# Some basic tax questions for Portugal



## IanW (Jun 30, 2012)

Hi,

I am rather confused by this  Could someone give me a basic guidance.

Self Employed working on the internet.

What taxes are we likely to face for a modest income of around €22,000 a year

Is there a tax free allowance?
If this figure dropped lower, would there be any benefits (in the UK for example we get free prescriptions etc.)

From what I can gather one has to pay social security and tax, which appears to take almost half the money, which to be honest makes it rather pointless doing it. Might be better to just live on savings etc.
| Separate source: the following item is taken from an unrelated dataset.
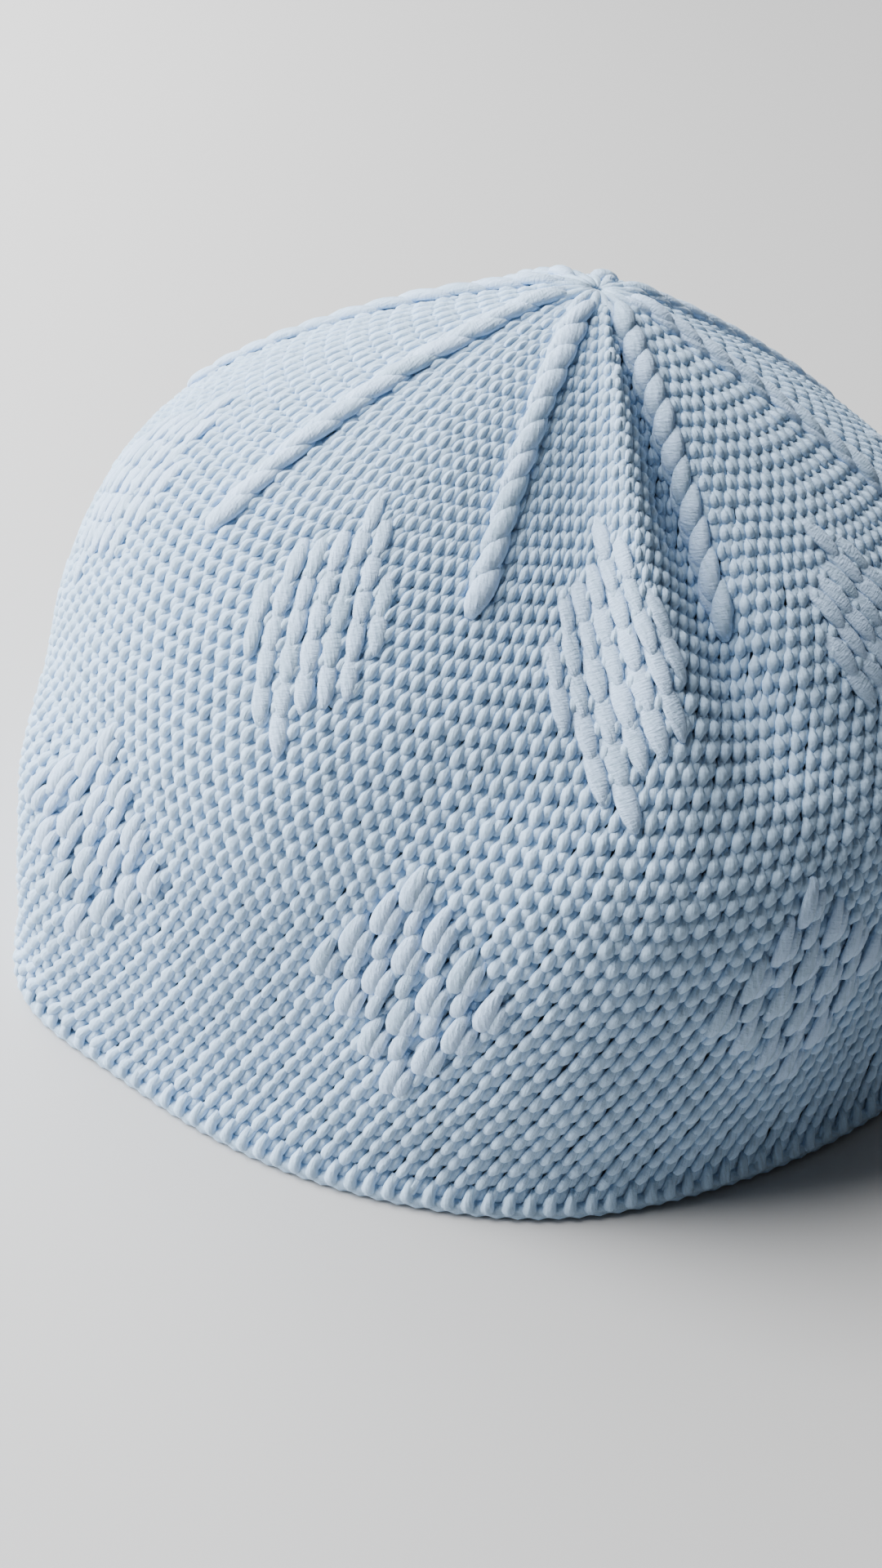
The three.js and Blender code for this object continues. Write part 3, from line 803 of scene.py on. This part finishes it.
# The edging: the cord, and round it an upright head and a link for every stitch of the first round
def rimEdging():
    count = dome["stitches"]
    azimuth = np.radians((np.arange(count) + dome["lean"] - dome["gridTurn"]) * dome["stitchTurn"])
    azimuth = azimuth + dice.normal(0, 0.0009, count)
    addPiece("rimCord", rimCord(), whiteYarn, ["rim_edging"])
    heads = rimStrands("rimHeads", rim["heads"], azimuth, 8)
    addPiece("rimHeads", heads, whiteYarn, ["rim_edging"])
    links = rimStrands("rimLinks", rim["links"], azimuth + np.radians(rim["linkTurn"]), 8)
    addPiece("rimLinks", links, whiteYarn, ["rim_edging"])


rimEdging()


studio = {
    "floorSize": 4,             # m each way
    # painted light: the floor's colour is lighter on the left, where the lamps stand
    "floorRight": 0.47,
    "floorLeft": 0.64,
    "floorChange": (-0.30, 0.12),       # m, from the left tone to the right one
    "lamps": {
        "leftLow": {"at": (-1.3, 0.05, 0.32), "size": 1.0, "power": 41.0},
        "leftHigh": {"at": (-0.75, 0.15, 1.15), "size": 0.8, "power": 37.0},
        "top": {"at": (-0.05, 0.35, 1.5), "size": 1.0, "power": 1.5},
        "back": {"at": (-0.5, 0.8, 1.0), "size": 0.9, "power": 16.0},
    },
    "aim": (0, 0, 0.05),
    "sky": 0.036,
}


# A wide plain floor whose colour grows lighter to the left, towards the lamps: painted light
def studioFloor():
    mesh = bpy.data.meshes.new("floor")
    wide = studio["floorSize"]
    corners = [(-wide, -wide, 0), (wide, -wide, 0), (wide, wide, 0), (-wide, wide, 0)]
    mesh.from_pydata(corners, [], [(0, 1, 2, 3)])
    floor = bpy.data.objects.new("floor", mesh)
    bpy.context.scene.collection.objects.link(floor)
    material = bpy.data.materials.new("floor")
    material.use_nodes = True
    tree = material.node_tree
    shader = tree.nodes["Principled BSDF"]
    shader.inputs["Roughness"].default_value = 0.85
    where = tree.nodes.new("ShaderNodeTexCoord")
    split = tree.nodes.new("ShaderNodeSeparateXYZ")
    fall = tree.nodes.new("ShaderNodeMapRange")
    fall.interpolation_type = "SMOOTHSTEP"
    fall.inputs["From Min"].default_value = studio["floorChange"][0]
    fall.inputs["From Max"].default_value = studio["floorChange"][1]
    fall.inputs["To Min"].default_value = studio["floorLeft"]
    fall.inputs["To Max"].default_value = studio["floorRight"]
    tree.links.new(where.outputs["Object"], split.inputs[0])
    tree.links.new(split.outputs["X"], fall.inputs["Value"])
    tree.links.new(fall.outputs["Result"], shader.inputs["Base Color"])
    mesh.materials.append(material)


# A round soft lamp that points at the middle of the cap
def areaLight(name, settings):
    lamp = bpy.data.lights.new(name, "AREA")
    lamp.shape = "DISK"
    lamp.size = settings["size"]
    lamp.energy = settings["power"]
    light = bpy.data.objects.new(name, lamp)
    bpy.context.scene.collection.objects.link(light)
    light.location = settings["at"]
    aim = Vector(studio["aim"]) - light.location
    light.rotation_euler = aim.to_track_quat("-Z", "Y").to_euler()


studioFloor()
for lampName, settings in studio["lamps"].items():
    areaLight(lampName, settings)
world = bpy.data.worlds.new("studio")
world.use_nodes = True
world.node_tree.nodes["Background"].inputs["Color"].default_value = (1, 1, 1, 1)
world.node_tree.nodes["Background"].inputs["Strength"].default_value = studio["sky"]
bpy.context.scene.world = world

# The photo's view: the focal length is in pixels of a picture 1920 pixels tall
photoView = {
    "focalPixels": 2432.1,
    "pictureHeight": 1920,
    "sensor": 36,               # mm
    "at": (0.00035, -0.29602, 0.26522),
    "towards": (-0.0379, 0.77146, -0.63515),
}

eye = bpy.data.cameras.new("eye")
eye.lens = photoView["focalPixels"] / photoView["pictureHeight"] * photoView["sensor"]
eye.sensor_width = photoView["sensor"]
eye.clip_start = 0.01
camera = bpy.data.objects.new("eye", eye)
bpy.context.scene.collection.objects.link(camera)
camera.location = photoView["at"]
camera.rotation_euler = Vector(photoView["towards"]).to_track_quat("-Z", "Y").to_euler()
bpy.context.scene.camera = camera
print("stage ready")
So I am wondering if I have it wrong, as I am getting confused!

Thanks.


----------



## canoeman (Mar 3, 2011)

You really need to speak to a Portuguese accountant, and find out the best way to work i.e self employed or opening a company and being a sole proprietor or employee, and also which tax regime you want to come under you have 2 options under simplified scheme you get a fixed deductable % for expenses against earnings or you must employ an accountant to file returns.

Tax free allowance yes but it works differently and called a witholding tax, % depends on earnings, married and work status.
Portuguese Tax system is set up so you tax and then claim back % of allowable expenses on things like prescriptions, glasses, life insurance, pensions etc.

UK will depending on your NI payments fund up to 2.5 years social security, if your self employed you get first 12 months free but that is to assess your future contributions.

Live on savings, your problem with this is you might not get free treatment in the NHS certain areas are making a real issue of a Social Security number and you won't be contributing to any future pension.


----------